Well, that’s a two-part question. The first part is easy and quick to answer. How do I feel about teaching yoga? I feel very good about teaching yoga. When I say that I’m referring to whatever I teach in the context of the principles that come to us from the ancient teachings in general, and from my teacher Desikachar and his teacher Krishnamacharya in particular.
The word yoga gets tends to get used interchangeably with asana in the west. That’s unfortunate because there is a distinction. You can be practicing asana and not be doing yoga at all just as you can be doing fantastic yoga that has nothing to do with asana That said, if you want your asana practice to be a tool of yoga, it requires you to have a certain perspective.

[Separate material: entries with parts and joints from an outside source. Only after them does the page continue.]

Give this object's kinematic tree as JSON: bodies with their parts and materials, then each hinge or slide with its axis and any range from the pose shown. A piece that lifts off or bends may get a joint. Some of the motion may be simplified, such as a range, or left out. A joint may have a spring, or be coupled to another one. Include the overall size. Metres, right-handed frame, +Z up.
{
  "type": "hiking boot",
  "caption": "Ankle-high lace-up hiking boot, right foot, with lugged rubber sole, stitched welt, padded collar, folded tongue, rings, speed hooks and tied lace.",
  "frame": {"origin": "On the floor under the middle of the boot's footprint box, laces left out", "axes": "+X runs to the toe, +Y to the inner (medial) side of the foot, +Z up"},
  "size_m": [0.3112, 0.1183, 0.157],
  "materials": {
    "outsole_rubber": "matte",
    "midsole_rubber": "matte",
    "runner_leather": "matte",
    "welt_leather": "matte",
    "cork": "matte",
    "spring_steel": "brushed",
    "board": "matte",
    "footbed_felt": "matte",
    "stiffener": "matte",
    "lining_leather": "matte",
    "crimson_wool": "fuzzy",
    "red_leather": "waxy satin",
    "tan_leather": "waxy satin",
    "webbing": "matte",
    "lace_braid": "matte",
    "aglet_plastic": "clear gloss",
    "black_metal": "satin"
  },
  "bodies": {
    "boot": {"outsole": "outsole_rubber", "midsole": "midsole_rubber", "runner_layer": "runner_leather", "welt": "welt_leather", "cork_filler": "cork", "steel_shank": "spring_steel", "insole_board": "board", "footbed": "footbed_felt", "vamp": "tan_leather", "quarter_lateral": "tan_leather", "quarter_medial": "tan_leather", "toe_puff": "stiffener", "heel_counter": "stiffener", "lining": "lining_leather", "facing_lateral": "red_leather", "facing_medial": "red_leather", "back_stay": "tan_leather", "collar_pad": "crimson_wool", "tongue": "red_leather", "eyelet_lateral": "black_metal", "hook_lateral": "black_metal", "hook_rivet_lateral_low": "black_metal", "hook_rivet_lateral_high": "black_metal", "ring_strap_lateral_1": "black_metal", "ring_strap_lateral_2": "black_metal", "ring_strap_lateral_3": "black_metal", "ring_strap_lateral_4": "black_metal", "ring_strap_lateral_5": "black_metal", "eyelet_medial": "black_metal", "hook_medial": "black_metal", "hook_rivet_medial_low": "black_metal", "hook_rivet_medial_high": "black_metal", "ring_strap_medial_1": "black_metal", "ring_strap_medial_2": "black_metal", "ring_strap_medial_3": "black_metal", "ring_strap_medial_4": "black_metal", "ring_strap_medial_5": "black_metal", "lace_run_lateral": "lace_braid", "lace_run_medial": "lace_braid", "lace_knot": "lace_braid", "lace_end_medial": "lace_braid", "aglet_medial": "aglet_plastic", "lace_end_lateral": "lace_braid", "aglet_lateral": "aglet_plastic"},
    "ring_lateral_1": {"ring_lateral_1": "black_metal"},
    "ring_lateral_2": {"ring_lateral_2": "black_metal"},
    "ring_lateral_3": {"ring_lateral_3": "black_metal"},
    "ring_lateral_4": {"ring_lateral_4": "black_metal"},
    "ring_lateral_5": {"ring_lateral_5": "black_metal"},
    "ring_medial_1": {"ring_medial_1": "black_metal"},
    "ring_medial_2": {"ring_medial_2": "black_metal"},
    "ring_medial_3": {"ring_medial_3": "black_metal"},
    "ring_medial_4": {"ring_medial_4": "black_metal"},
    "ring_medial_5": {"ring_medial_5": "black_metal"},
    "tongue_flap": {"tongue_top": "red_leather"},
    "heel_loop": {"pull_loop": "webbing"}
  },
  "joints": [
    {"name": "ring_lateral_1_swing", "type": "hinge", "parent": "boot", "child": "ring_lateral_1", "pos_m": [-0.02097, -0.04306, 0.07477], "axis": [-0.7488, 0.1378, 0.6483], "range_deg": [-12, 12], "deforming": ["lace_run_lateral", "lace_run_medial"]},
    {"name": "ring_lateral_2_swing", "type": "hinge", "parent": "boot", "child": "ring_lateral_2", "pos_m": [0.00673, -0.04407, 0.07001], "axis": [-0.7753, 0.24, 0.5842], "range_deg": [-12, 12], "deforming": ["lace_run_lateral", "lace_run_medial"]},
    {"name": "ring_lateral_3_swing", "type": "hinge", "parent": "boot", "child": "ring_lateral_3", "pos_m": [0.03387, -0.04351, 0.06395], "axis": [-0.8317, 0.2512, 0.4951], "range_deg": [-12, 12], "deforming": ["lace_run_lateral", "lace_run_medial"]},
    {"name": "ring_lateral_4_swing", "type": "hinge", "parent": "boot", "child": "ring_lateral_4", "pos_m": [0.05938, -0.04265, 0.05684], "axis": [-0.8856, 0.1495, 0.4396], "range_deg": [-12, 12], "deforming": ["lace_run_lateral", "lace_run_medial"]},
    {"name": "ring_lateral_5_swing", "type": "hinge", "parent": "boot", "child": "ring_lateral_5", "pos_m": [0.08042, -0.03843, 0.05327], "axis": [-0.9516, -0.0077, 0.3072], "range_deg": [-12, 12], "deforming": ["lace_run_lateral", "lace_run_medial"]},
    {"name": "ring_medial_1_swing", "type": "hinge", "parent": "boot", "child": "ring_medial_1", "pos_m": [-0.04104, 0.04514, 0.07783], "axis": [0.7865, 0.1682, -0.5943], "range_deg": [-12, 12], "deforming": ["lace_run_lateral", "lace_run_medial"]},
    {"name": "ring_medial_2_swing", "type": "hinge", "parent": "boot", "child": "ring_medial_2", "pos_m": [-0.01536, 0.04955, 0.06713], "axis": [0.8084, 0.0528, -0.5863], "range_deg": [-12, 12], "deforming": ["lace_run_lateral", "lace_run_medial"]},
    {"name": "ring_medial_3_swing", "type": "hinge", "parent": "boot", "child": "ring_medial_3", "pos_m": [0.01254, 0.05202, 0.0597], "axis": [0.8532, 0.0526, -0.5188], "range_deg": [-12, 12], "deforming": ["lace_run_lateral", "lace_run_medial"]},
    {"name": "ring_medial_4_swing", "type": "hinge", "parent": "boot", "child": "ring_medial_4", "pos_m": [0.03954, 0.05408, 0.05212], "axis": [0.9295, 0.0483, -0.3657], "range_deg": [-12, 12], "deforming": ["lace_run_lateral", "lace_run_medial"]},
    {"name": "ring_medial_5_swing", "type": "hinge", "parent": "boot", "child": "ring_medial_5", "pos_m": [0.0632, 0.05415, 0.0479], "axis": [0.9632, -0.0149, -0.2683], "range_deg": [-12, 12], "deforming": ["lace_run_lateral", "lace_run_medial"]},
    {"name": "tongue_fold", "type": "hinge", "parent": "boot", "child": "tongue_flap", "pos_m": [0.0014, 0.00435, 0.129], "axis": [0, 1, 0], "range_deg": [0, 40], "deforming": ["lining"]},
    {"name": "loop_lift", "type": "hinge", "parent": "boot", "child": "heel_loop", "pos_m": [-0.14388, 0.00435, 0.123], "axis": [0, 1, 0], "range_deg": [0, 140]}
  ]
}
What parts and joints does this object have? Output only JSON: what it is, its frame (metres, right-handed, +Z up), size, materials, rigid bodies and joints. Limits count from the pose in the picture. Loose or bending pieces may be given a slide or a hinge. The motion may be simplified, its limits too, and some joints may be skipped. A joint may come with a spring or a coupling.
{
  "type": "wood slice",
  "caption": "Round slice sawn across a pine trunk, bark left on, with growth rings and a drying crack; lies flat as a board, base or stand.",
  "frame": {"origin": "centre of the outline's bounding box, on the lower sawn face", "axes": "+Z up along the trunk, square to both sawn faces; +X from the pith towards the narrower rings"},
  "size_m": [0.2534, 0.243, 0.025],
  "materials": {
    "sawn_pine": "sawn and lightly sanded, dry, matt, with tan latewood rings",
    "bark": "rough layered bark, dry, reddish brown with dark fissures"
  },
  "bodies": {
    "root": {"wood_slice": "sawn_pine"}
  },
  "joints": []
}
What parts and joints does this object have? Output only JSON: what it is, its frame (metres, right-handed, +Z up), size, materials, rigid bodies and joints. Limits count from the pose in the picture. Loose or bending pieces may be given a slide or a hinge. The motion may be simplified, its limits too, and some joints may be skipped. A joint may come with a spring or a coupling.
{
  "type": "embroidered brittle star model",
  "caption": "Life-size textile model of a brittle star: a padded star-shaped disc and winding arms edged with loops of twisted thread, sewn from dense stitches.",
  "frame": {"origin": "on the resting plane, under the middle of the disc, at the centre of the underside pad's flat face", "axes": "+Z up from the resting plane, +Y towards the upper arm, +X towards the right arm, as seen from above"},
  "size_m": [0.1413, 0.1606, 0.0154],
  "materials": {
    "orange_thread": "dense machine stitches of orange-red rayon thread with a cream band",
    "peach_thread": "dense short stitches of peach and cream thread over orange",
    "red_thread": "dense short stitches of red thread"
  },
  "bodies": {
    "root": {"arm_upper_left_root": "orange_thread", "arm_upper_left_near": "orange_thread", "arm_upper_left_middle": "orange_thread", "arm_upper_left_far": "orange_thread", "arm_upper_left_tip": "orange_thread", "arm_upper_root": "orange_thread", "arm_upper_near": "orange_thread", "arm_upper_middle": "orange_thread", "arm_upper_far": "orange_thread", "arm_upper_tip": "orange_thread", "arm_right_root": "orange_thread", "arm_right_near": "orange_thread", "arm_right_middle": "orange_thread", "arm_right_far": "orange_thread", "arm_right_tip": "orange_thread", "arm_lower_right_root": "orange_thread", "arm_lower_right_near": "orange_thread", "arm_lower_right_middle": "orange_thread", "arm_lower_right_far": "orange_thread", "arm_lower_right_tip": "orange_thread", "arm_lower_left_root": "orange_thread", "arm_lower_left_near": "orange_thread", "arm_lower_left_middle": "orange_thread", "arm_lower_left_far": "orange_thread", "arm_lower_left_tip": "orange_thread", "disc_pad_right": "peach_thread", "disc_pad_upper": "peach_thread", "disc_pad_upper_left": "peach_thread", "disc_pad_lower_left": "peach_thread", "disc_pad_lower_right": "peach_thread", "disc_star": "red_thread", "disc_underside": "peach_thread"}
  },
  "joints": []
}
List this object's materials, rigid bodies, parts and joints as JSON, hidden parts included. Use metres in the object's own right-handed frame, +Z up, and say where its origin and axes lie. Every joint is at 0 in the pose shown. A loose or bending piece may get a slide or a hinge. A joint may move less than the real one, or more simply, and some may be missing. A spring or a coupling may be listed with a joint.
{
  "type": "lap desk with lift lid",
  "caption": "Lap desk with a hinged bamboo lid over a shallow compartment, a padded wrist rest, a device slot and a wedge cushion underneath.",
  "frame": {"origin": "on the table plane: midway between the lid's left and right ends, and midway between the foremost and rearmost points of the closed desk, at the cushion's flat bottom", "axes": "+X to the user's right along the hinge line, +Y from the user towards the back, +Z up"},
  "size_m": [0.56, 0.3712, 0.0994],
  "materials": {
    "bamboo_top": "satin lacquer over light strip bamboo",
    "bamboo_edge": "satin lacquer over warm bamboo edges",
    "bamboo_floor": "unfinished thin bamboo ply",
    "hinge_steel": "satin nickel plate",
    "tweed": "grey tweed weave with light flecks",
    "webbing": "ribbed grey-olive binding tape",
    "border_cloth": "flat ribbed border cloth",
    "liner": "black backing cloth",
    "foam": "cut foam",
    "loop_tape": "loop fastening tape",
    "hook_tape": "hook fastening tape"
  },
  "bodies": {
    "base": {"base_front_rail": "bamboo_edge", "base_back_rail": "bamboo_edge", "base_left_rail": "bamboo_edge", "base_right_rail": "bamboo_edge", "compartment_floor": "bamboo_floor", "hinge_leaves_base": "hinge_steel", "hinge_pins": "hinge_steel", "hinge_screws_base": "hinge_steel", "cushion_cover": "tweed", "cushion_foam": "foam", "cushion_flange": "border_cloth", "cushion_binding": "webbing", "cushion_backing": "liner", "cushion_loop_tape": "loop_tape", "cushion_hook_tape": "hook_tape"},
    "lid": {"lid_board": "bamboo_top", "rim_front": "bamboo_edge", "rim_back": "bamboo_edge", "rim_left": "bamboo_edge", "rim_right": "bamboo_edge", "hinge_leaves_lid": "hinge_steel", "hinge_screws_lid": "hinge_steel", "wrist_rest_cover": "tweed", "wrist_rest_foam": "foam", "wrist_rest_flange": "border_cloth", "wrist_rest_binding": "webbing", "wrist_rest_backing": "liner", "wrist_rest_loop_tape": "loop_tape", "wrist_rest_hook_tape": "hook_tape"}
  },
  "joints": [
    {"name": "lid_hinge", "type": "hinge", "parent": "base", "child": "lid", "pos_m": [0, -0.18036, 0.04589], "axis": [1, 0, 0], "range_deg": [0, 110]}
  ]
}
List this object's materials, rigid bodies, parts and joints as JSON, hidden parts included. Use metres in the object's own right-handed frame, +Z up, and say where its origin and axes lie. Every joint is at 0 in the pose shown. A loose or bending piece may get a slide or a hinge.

The one refer to is the actual definition of yoga practice as laid out by Patañjali in the first sutra of the second chapter of the yoga sutras: “tapah svadhyaya ishvara-pranidhana kriya-yogah.”
As far as the discussion about certification and licensing goes, I can relate to the second part of the question to my first answer by saying I feel very good about teaching yoga because I am free to teach yoga. I am free to conduct myself in whatever way I wish that is responsive to and respectful to the people I work with and to my students. As soon as licensing enters into a field, any field, that freedom starts to disappear. I would feel very bad about teaching yoga under a governmental licensing structure, if it ever came to be. That is why I’ve been fighting against licensing for as many years as I can remember.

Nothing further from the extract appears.